My memories of Minnesota are innocent ones, wonderful summers spent as a child with my grandma and aunt at their house in Minneapolis, and weeks-long canoe trips as a child in the boundary waters between northern Minnesota and Canada. Later on I would spend a few weeks with my aunt in a small cabin in the Minnesota woods, with a hand pumped well in the kitchen, a root cellar under the floor, an outhouse out back, and fields of sumac from which we made sun tea and juice.
As a child, I was oblivious to the fact that Minnesota had practiced lynching 100 years ago, and that Minnesota would develop over time into a state with such an underlying fear and distrust of people of African-American descent that any white supremacist would feel right at home. One cannot get much further north in the continental United States than Duluth, Minnesota. Racism has spread everywhere like uncontrolled cancer.
Having grown up in Marquette, Michigan, a very northern city in the Upper Peninsula of Michigan, my exposure to people of color was limited to a few Native Americans, a few black men stationed at K.I. Sawyer Air Force Base, and a few black college students studying at Northern Michigan University.
Once I transferred to the University of Michigan in downstate Michigan, I was exposed to many more black college students and the existence of a separate black subculture. Being a shy young man from a small wilderness town, I can’t say that I made too many friends in general, but I could have had a black girlfriend if I hadn’t been such a social incompetent. I don’t remember her name, but she really liked me. We all have missed opportunities, and she was one of mine.
During the course of my engineering career, I became friends with our black warehouse foreman Yves, who was from Haiti, and with a cute young college intern named Zakia, whose parents were from England. I called her my Princess of Wales, she called me her Boo. A 25 year age difference was a critical factor in our just being really good friends.
Later on, I spent much of a summer travelling to various Caribbean islands, working with the local construction crews, most of which were made up of black men. My job was to instruct them on the installation techniques for the products my company was providing for various jobs. Even though I didn’t spend enough time at most of the projects to develop good friendships, it was a great experience and reinforced my general impression that a friendly smile and a respectful manner transcends a lot of perceived differences.

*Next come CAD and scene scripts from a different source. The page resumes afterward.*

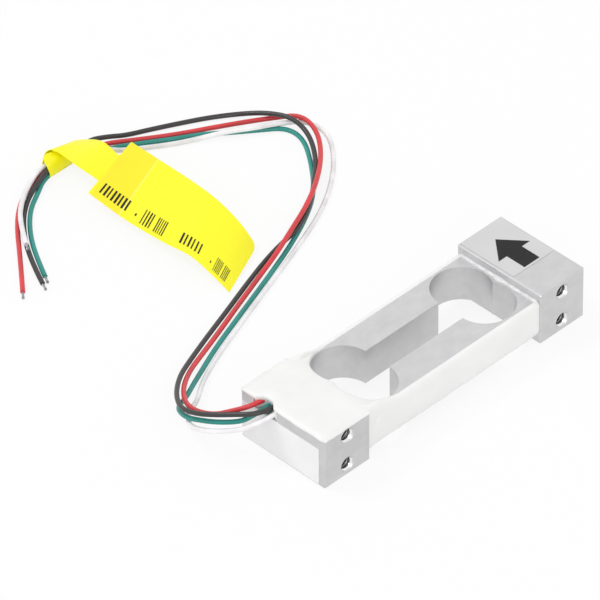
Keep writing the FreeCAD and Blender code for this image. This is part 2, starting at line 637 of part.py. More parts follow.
def wire_tag():
    """The yellow film: flag, arched tail and sleeve, one piece."""
    flag = film_between(FLAG_NEAR_EDGE, FLAG_FAR_EDGE)
    x, y, z = FLAG_FAR_EDGE[-1]
    to_near = (FLAG_NEAR_EDGE[-1][0] - x, FLAG_NEAR_EDGE[-1][1] - y, 0)
    to_leads = (FLAG_FAR_EDGE[-2][0] - x, FLAG_FAR_EDGE[-2][1] - y, 0)
    flag = flag.cut(corner_trim(Vector(x, y, -PAST), to_near, to_leads, FLAG_CORNER))
    tag = flag.multiFuse([film_between(ARCH_NEAR_EDGE, ARCH_FAR_EDGE), sleeve()])
    return tag.translated(CORD_SHIFT)


def tag_print():
    """Plain bars printed along the flag's near edge."""
    top = Part.makeRuledSurface(curve_through(FLAG_NEAR_EDGE), curve_through(FLAG_FAR_EDGE))
    layer = top.extrude(Vector(0, 0, PRINT_THICK))
    edge_x = FLAG_NEAR_EDGE[0][0] + PRINT_FROM_EDGE
    start_y = FLAG_NEAR_EDGE[0][1]
    bars = []
    for along, length in PRINT_BARS:
        bars.append(box((edge_x, start_y - along - length, 0),
                        (edge_x + PRINT_BAR_WIDTH, start_y - along, BODY_HEIGHT)))
    return [layer.common(bar).translated(CORD_SHIFT) for bar in bars]


def end_label():
    """The blank paper label on the lead end's face."""
    half = END_LABEL_WIDTH / 2
    return box((-HALF_LENGTH - LABEL_THICK, END_LABEL_SHIFT_Y - half, END_LABEL_ABOVE_BASE),
               (-HALF_LENGTH, END_LABEL_SHIFT_Y + half, END_LABEL_ABOVE_BASE + END_LABEL_HEIGHT))


def arrow_label():
    """The sticker on the far block's top."""
    x = HALF_LENGTH - BLOCK_LENGTH / 2
    high_y = HALF_WIDTH - ARROW_LABEL_EDGE
    return box((x - ARROW_LABEL_LENGTH / 2, high_y - ARROW_LABEL_WIDTH, BODY_HEIGHT),
               (x + ARROW_LABEL_LENGTH / 2, high_y, BODY_HEIGHT + LABEL_THICK))


def arrow_print():
    """The arrow on the sticker, which shows the load's direction."""
    x = HALF_LENGTH - BLOCK_LENGTH / 2
    tip = HALF_WIDTH - ARROW_TIP_FROM_EDGE
    neck, tail = tip - ARROW_HEAD_LENGTH, tip - ARROW_LENGTH
    head, shaft = ARROW_HEAD_WIDTH / 2, ARROW_SHAFT_WIDTH / 2
    z = BODY_HEIGHT + LABEL_THICK
    outline = ((x, tip, z), (x + head, neck, z), (x + shaft, neck, z), (x + shaft, tail, z),
               (x - shaft, tail, z), (x - shaft, neck, z), (x - head, neck, z))
    return prism(outline, (0, 0, PRINT_THICK))


def write(name, shapes):
    """One STEP file for a node, from one shape or a list of separate ones."""
    shape = Part.makeCompound(shapes) if isinstance(shapes, list) else shapes
    shape.exportStep("parts/%s.step" % name)
    print("%-24s solids %2d  volume %9.2f mm3" % (name, len(shape.Solids), shape.Volume))


def main():
    """Builds every piece and writes it."""
    os.makedirs("parts", exist_ok=True)
    nodes = {"spring_element": spring_element()}
    dots = gauge_solder()
    for side_name, side in GAUGE_SIDES.items():
        for end_name, end in GAUGE_ENDS.items():
            nodes["gauge_backing_%s_%s" % (side_name, end_name)] = gauge_backing(end, side)
            nodes["gauge_grid_%s_%s" % (side_name, end_name)] = gauge_grid(end, side)
        ribbons = bridge_ribbons(side)
        nodes["bridge_ribbons_%s" % side_name] = [one.cut(dots) for one in ribbons]
    nodes["gauge_solder"] = dots
    nodes["terminal_board"] = terminal_board()
    for colour, route in ROUTES.items():
        nodes["lead_%s" % colour] = lead(colour, route)
    leads = [nodes["lead_%s" % colour] for colour in ROUTES]
    nodes["board_pads"] = [pad.cut(leads) for pad in board_pads()]
    nodes["board_solder"] = [joint.cut(leads) for joint in board_solder()]
    covered = []
    for name, shapes in nodes.items():
        if name != "spring_element":
            covered += shapes if isinstance(shapes, list) else [shapes]
    nodes["silicone_coating"] = silicone_coating(nodes["spring_element"], covered)
    for colour, route in ROUTES.items():
        nodes["core_%s" % colour] = bare_core(route)
    nodes["wire_tag"] = wire_tag()
    nodes["tag_print"] = tag_print()
    nodes["end_label"] = end_label()
    nodes["arrow_label"] = arrow_label()
    nodes["arrow_print"] = arrow_print()
    for name, shapes in nodes.items():
        write(name, shapes)


main()
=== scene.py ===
"""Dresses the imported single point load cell: finishes, soft coating, loose leads, film tag and threads.

Laid out as an add-on and run as a script. Lengths are metres; values written in millimetres go through MM.
X runs along the beam from the lead end to the arrow end, Y across it and Z up, as in the frame.
"""
import math

import bmesh
import bpy
import numpy as np
from mathutils import Matrix, Vector, noise
from bpy.props import FloatProperty, FloatVectorProperty, IntProperty, PointerProperty


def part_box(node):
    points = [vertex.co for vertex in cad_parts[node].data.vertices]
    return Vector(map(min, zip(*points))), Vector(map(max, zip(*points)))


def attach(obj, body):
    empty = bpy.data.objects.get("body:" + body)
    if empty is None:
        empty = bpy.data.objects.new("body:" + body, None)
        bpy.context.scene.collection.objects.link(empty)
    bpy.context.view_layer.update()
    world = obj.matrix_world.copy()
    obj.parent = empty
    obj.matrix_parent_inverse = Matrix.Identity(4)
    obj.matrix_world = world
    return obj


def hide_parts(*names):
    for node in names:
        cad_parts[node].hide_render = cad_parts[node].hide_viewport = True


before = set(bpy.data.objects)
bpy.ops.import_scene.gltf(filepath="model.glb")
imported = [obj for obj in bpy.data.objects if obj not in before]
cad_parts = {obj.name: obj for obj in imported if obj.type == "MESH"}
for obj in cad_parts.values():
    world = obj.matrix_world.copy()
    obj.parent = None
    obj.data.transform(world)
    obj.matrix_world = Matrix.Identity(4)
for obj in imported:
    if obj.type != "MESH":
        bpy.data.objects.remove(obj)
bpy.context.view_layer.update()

bl_info = {
    "name": "Single point load cell",
    "version": (1, 0, 0),
    "blender": (4, 5, 0),
    "location": "View3D > Sidebar > Load cell",
    "description": "Dresses the load cell's frame with its finishes, coating, leads and tag",
    "category": "Object",
}

MM = 0.001

# The camera: where it looks from, what it aims at, and how much it leans
CAMERA_AZIMUTH = math.radians(-44.6015)
CAMERA_ELEVATION = math.radians(40.2539)
CAMERA_ROLL = math.radians(-0.6743)
CAMERA_DISTANCE = 1500.0 * MM
CAMERA_AIM = Vector((-4.6001, 25.8411, 6.0)) * MM
CAMERA_PIXELS_PER_RADIAN = 7889.05
PHOTO_WIDTH = 600
SENSOR_WIDTH = 36.0
# The studio: how white the floor is drawn over its shadow, and the light of the surroundings
FLOOR_WHITE = 0.86
SKY_LIGHT = 0.86

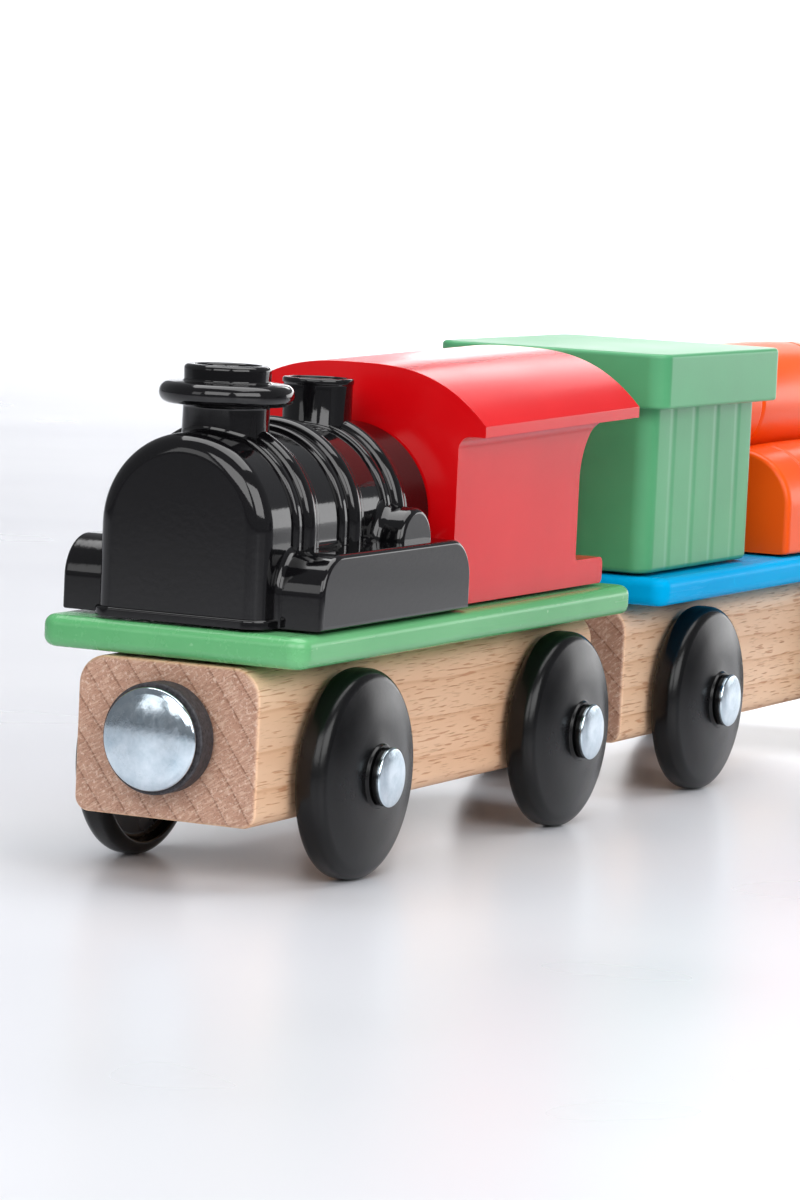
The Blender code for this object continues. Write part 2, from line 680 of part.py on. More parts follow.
def make_barrels(front, mats):
    centre = front - BARRELS_FRONT - BARRELS_LENGTH / 2
    half = BARRELS_LENGTH / 2
    # The web between the barrels is narrower than the valleys they form.
    core = prism([(-0.0050, BODY_BOTTOM), (0.0050, BODY_BOTTOM), (0.0036, 0.0355), (-0.0036, 0.0355)],
                 centre - half + 0.003, centre + half - 0.003, "X")
    stack = add_object("barrel_stack", core, mats["orange_plastic"])
    for side in (1, -1):
        rings = [
            arch_ring(centre + along, radius, BODY_BOTTOM, side * LOW_CASK_SPREAD, LOW_CASK_CENTRE)
            for radius, along in cask_sections()
        ]
        combine(stack, "low_cask", loft(rings), "UNION")
    top = lathe([(0, -half)] + cask_sections() + [(0, half)], 32)
    shape = combine(stack, "high_cask", top, "UNION")
    shape.location = (centre, 0, HIGH_CASK_CENTRE)
    shape.rotation_euler = TURN_TO["+X"]
    inside = [(0.0106, BODY_BOTTOM - 0.002), (0.0106, 0.0306), (0.0084, 0.0334), (0.0034, 0.0334),
              (0.0026, 0.0350), (0.0026, 0.0430)]
    cavity = prism(inside + [(-y, z) for y, z in reversed(inside)],
                   centre - half + WALL, centre + half - WALL, "X")
    hollow(stack, "barrel_stack", cavity, front, BARREL_SCREWS, 0.0350)
    return stack


def make_locomotive(mats):
    screws = (BOILER_SCREWS, CAB_SCREWS)
    parts = [
        make_block("locomotive", LOCO_FRONT, screws, mats["beech"]),
        make_plate("locomotive", LOCO_FRONT, screws, mats["green_paint"]),
        make_boiler(LOCO_FRONT, mats),
        make_cab(LOCO_FRONT, mats),
    ]
    parts += make_running_gear("locomotive", LOCO_FRONT, mats)
    parts += make_couplings("locomotive", LOCO_FRONT, mats)
    parts += make_screws("locomotive", "boiler", LOCO_FRONT, BOILER_SCREWS, mats["screw_steel"])
    parts += make_screws("locomotive", "cab", LOCO_FRONT, CAB_SCREWS, mats["screw_steel"])
    add_empty("locomotive", parts)


def make_wagon(mats):
    screws = (CRATE_SCREWS, BARREL_SCREWS)
    parts = [
        make_block("wagon", WAGON_FRONT, screws, mats["beech"]),
        make_plate("wagon", WAGON_FRONT, screws, mats["blue_paint"]),
        make_crate(WAGON_FRONT, mats),
        make_barrels(WAGON_FRONT, mats),
    ]
    parts += make_running_gear("wagon", WAGON_FRONT, mats)
    parts += make_couplings("wagon", WAGON_FRONT, mats)
    parts += make_screws("wagon", "crate", WAGON_FRONT, CRATE_SCREWS, mats["screw_steel"])
    parts += make_screws("wagon", "barrel", WAGON_FRONT, BARREL_SCREWS, mats["screw_steel"])
    # The wagon swings about the upright axis through the coupling, where this empty stands.
    add_empty("wagon_swing", parts)


clear_scene()
MATERIALS = make_materials()
make_locomotive(MATERIALS)
make_wagon(MATERIALS)
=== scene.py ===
"""The wooden train set in its finished form: fine meshes and materials on the CAD frame.

The train drives towards +X, its left side is +Y, and +Z is up. All sizes are in metres.
Every piece stands where the CAD node it replaces stands, and rides on the same body.
"""

import math

import bmesh
import bpy
from mathutils import Euler, Matrix, Vector


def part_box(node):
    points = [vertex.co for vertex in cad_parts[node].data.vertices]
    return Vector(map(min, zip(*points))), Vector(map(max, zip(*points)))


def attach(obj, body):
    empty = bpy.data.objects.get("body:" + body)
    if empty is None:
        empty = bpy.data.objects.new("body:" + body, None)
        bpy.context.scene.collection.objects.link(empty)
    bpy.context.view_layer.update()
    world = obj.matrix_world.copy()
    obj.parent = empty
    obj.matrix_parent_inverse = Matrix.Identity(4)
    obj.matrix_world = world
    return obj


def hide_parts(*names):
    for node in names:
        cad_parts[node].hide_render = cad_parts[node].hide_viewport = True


MM = 0.001

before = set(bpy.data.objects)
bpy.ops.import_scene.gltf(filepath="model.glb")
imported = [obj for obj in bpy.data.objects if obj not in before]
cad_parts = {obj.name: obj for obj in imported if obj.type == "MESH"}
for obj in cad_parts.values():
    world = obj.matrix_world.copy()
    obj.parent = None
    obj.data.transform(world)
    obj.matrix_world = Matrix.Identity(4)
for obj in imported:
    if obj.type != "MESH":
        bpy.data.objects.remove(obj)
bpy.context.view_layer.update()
VEHICLES = ("locomotive", "wagon")
ENDS = ("front", "rear")
SIDES = ("left", "right")

# Where the moulded bodies stand: lengthwise places are measured back from the block's front.
FRONT = {vehicle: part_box(f"{vehicle}_block")[1][0] for vehicle in VEHICLES}
REAR = {vehicle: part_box(f"{vehicle}_block")[0][0] for vehicle in VEHICLES}
BODY_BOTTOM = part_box("boiler")[0][2]


# Outlines

def rounded(corners, steps=6):
    """The outline through (u, v, radius) corners, with an arc at each corner of some radius."""
    outline = []
    for index, (u, v, radius) in enumerate(corners):
        corner = Vector((u, v))
        if radius <= 0:
            outline.append(corner)
            continue
        before = (Vector(corners[index - 1][:2]) - corner).normalized()
        after = (Vector(corners[(index + 1) % len(corners)][:2]) - corner).normalized()
        half = before.angle(after) / 2
        centre = corner + (before + after).normalized() * (radius / math.sin(half))
        start = corner + before * (radius / math.tan(half)) - centre
        end = corner + after * (radius / math.tan(half)) - centre
        turn = start.angle_signed(end)
        for step in range(steps + 1):
            angle = -turn * step / steps
            outline.append(centre + Vector((
                start.x * math.cos(angle) - start.y * math.sin(angle),
                start.x * math.sin(angle) + start.y * math.cos(angle),
            )))
    return outline


def round_box(low_u, high_u, low_v, high_v, radii, steps=6):
    """A function of inset that gives a box outline with its corners rounded.

    radii are for the corners low-low, high-low, high-high and low-high.
    """
    def outline(inset):
        places = ((low_u, low_v, 1, 1), (high_u, low_v, -1, 1),
                  (high_u, high_v, -1, -1), (low_u, high_v, 1, -1))
        return rounded([
            (u + inset * du, v + inset * dv, radius and max(radius - inset, 0.001 * MM))
            for (u, v, du, dv), radius in zip(places, radii)
        ], steps)
    return outline


def placed(u, v, along, axis):
    """The point of a flat outline drawn across an axis: (y, z) on X, (x, z) on Y, (x, y) on Z."""
    return {"X": (along, u, v), "Y": (u, along, v), "Z": (u, v, along)}[axis]


def edge_start(along, radius, steps=5):
    """Stations (along, inset) of a rounded edge where a sweep begins."""
    turns = [math.pi / 2 * step / steps for step in range(steps + 1)]
    return [(along + radius * (1 - math.cos(turn)), radius * (1 - math.sin(turn))) for turn in turns]


def edge_end(along, radius, steps=5):
    """Stations (along, inset) of a rounded edge where a sweep ends."""
    turns = [math.pi / 2 * step / steps for step in range(steps + 1)]
    return [(along - radius * (1 - math.sin(turn)), radius * (1 - math.cos(turn))) for turn in turns]


# Solids

def loft(rings):
    """A solid through rings of equally many points, closed by a face at both ends."""
    bm = bmesh.new()
    rows = [[bm.verts.new(point) for point in ring] for ring in rings]
    count = len(rows[0])
    for row, following in zip(rows, rows[1:]):
        for index in range(count):
            after = (index + 1) % count
            bm.faces.new((row[index], row[after], following[after], following[index]))
    bm.faces.new(rows[0])
    bm.faces.new(rows[-1])
    bmesh.ops.remove_doubles(bm, verts=bm.verts, dist=1e-7)
    bmesh.ops.recalc_face_normals(bm, faces=bm.faces)
    return bm


def sweep(outline_at, stations, axis):
    """A solid along an axis whose outline is inset by a given amount at each station."""
    return loft([[placed(u, v, along, axis) for u, v in outline_at(inset)]
                 for along, inset in stations])


def prism(outline, low, high, axis):
    return loft([[placed(u, v, along, axis) for u, v in outline] for along in (low, high)])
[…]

It is incredibly sad to see the horrible state of affairs in Minneapolis right now that has resulted from the callus brutality of four police officers. The brutality that ended in the murder on a busy street in broad daylight of a black man already secured in handcuffs and laying helpless on the ground could not have been a more graphic display of how our racist past lies just under the skin of our society, ready to burst forth in hatred and cruelty, and how so many of us are so ready to embrace this ignorance without shame or remorse or a moment’s thought.
This illustrates in the starkest of ways why “Black Lives Matter” is such a profound plea that white people need to understand and accept how much racism still exists within our country.
There are many things that we as individuals cannot change right away. We cannot eliminate racist, sadistic, heartless police – only the police can do that. We cannot eliminate the economic and medical disparity that exists for all the poor – Black, Latino, White – only society as a whole can do that.
What we can do as white people is to make a concerted effort to develop empathy and try to understand what it has been like for people of African-American descent to live in this country as a feared and disrespected minority, generation after generation after generation.
I came to realize not too long ago that in 1957, the year I was born, there were still such things as whites-only drinking fountains, hotels, restaurants, etc. The entire civil rights movement has occurred within my lifetime. In many ways things have changed for the better, but we are a few generations away from being able to come together as one people. The old ways of thinking need to die with those who think them before we can truly be free.
In the meantime, each of us can reach across the color divide and make personal connections. Share your stories, share your photos, share your recipes, share your beer and barbecue. If I were a black person, I think that I would be appreciative and relieved to find out that my white neighbors wanted to be part of my life in a positive and friendly way, and I would be happy to reciprocate.
The point is that it is hard to hate a friend.